Jewish children do not seed themselves. Amy's family is exemplary in this regard - they show up, they bring their kids. They are not leaving Jewish education to chance. They are not metaphorically counting on the volunteers of the shemittah year, like our ancestors did.
OK. So here is the idea. Take your kids to the Temple. As often as possible. Come Shabbat morning. Come Friday night. And don't let them run around outside, playing with their cell phones (which, by the way, are better left at home on Shabbat). Make them sit with you. Show them the pages in the siddur. Encourage them to sing along.
The parents and grandparents in this room are equipped with tremendous potential for producing Jewishly-knowledgeable, strongly-identified children. Merely having Shabbat dinners every Friday night and showing up for benei mitzvah and particular holidays will never be enough. You must bring your family to the synagogue. You must bring them to the Tot Shabbat services with Morah Ronnie Katz, and Junior Congregation, and Shabbat HaMishpahah. If you do not do so, your children will never feel comfortable in this room, never feel comfortable with the rich tradition of Jewish learning, wisdom, music, and liturgy; never feel truly comfortable among their own people. The default today is not "Jewish," as it was in the shtetlakh of Eastern Europe or the homes of Kashan; the default today is "unaffiliated." And just one generation after "unaffiliated" is "not Jewish."

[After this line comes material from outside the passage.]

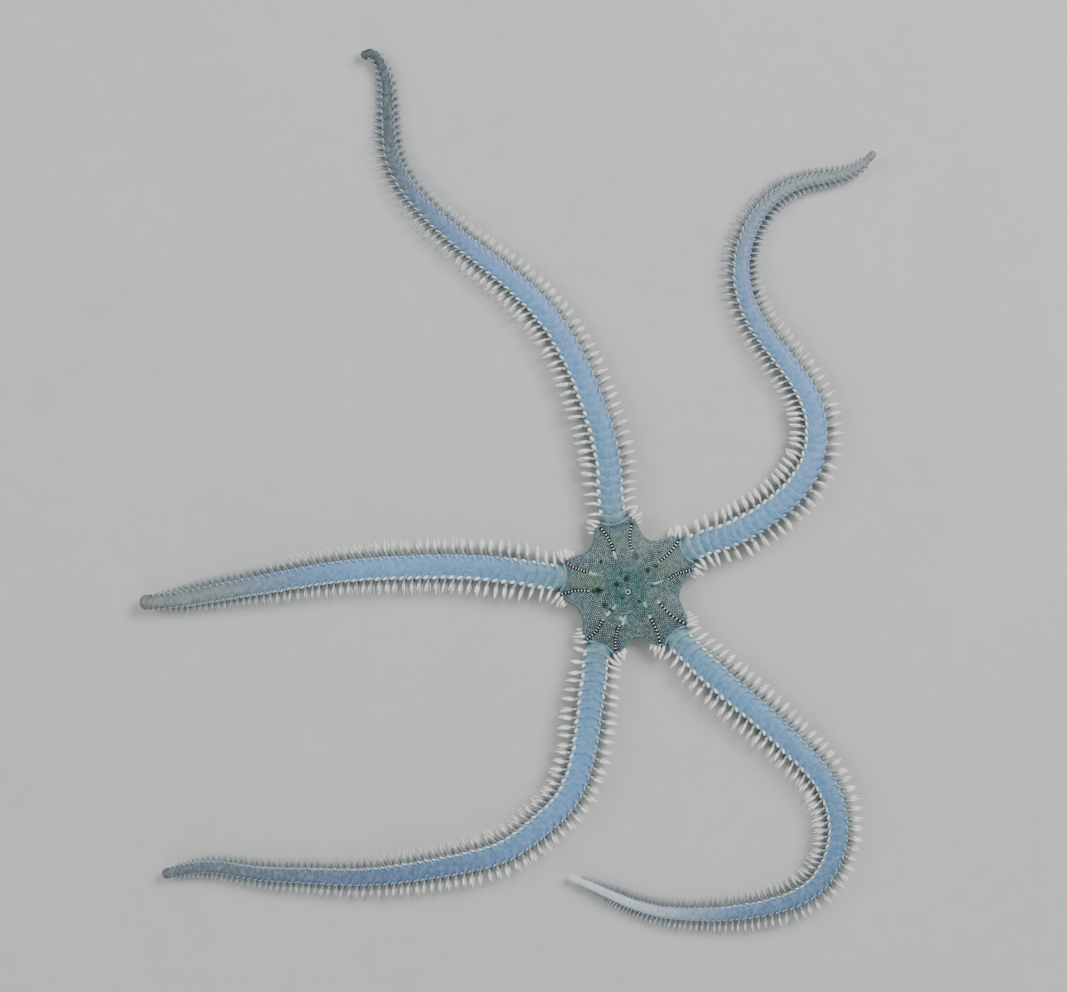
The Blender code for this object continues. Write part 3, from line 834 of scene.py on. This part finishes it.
def unwrap(arm, s, turn):
    """Where a point of an arm's skin lies on the unwrap: one strip for each arm."""
    return (0.02 + 0.96 * arm.share(s), (arm.number + 0.08 + 0.84 * (turn % TURN) / TURN) / 6, 0.0)


def outward_aim(ahead, side, lean, rise):
    """Away from a line on one side of it, leaning along it and rising by angles in degrees."""
    lean, rise = math.radians(lean), math.radians(rise)
    flat = left_of(ahead) * side * math.cos(lean) + ahead * math.sin(lean)
    return np.append(flat * math.cos(rise), math.sin(rise))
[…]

We cannot ensure Jewish grandchildren and great-grandchildren simply by dropping off our children at Religious School and expecting them to learn. We must model for them. And fertilize, and water, and prune.
And furthermore, we cannot tell them that they are done with Jewish learning after the Bar/Bat Mitzvah. The adolescent years are critical to your child's development as a Jewish adult. This is the time when they begin to question the lessons that they have learned, to knit together their own identity, to ask the tough questions about God, about tradition, about family obligations. Think back to your own teenage years, whether you attended a Hebrew High School or not; you will surely remember this as a time of great change and development, and your external influences at the time had a strong impact that has, most likely, lasted until this day.
Just think about the pop music of your adolescent years - what was playing on the radio when you were in high school? Those songs became the soundtrack of your life.
We all want Judaism to be a part of that picture, that adolescent stew. We want at least a few of those songs to be Jewish songs.
Well, the best way to do this, in addition to bringing them with you to Shabbat services regularly, is to enroll your children in the Youth House, and make sure that they show up. Many of you know that I will be the director of the Youth House next year, and Moji and I have already planned an exciting, vibrant year of learning and fun. By showing up at the Youth House, your teenagers will not only have a good time socializing with their peers, but will also come away with lasting attachments to Judaism that will be with them for the rest of their lives as well-informed, strongly-identified Jews. We will cultivate that Jewish soundtrack.
Let me conclude by saying that sometimes a child needs to be given his or her own freedom to develop organically, and sometimes more direct involvement is required. The proper proportion that we can glean from the mitzvah of shemittah is 6/7ths of careful, labor-intensive fertilizing, and 1/7th of laissez-faire.
I know that I will see Amy and her family here in this sanctuary and elsewhere at Temple Israel in the coming years, metaphorically watering, pruning, and weeding. Let me see more of everybody here doing the same thing.